By the turn of the century Dr. George Washington Carver had identified over 300 uses for the humble peanut, including a much improved peanut butter spread.
In 1908 the Krema Products Company in Columbus, Ohio produced the first commercial peanut butter, followed in 1928 by Swift & Company (a company that later became Peter Pan).
But least you think all peanut butter is restricted to primary school lunches or the home cookie jar, a new documentary, entitled The Eye Has to Travel, has revealed that Vogue’s legendary editor Diana Vreeland’s favorite daily lunch in her elegant red New York office was, yes, you guessed it – a peanut butter sandwich!

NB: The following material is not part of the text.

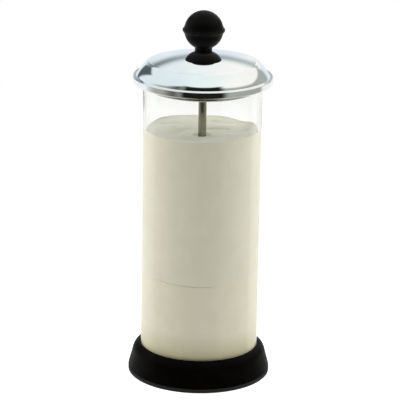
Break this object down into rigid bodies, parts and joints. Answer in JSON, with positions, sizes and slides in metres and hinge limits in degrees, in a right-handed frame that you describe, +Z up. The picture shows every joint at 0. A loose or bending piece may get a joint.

But a peanut butter sandwich with flair. The peanut butter had to have enough flavor to prompt Vreeland to declare that peanut butter was the best invention since Christianity.
Her sandwich bread had to be equally unique - cut from a freshly baked loaf of whole wheat bread. Vreeland disliked bland commercial white bread so much she was known to remark that it would make better glue than bread.
Last but not least, she regularly finished off her peanut butter sandwich with a tablespoon of her favorite marmalade jam, made from Spanish oranges.
Being a powerful arbiter of fashion, her lunch time beverage of choice was a long shot of memorable scotch. Wow! – definitely not for Johnny or Mary at school, but so elegantly Vreeland: a healthy, classy peanut butter sandwich with Highland scotch! (No wonder she defined style as the editor of Vogue for over 30 years and later as the esteemed director of the Metropolitan Museum of Art Costume Institute!)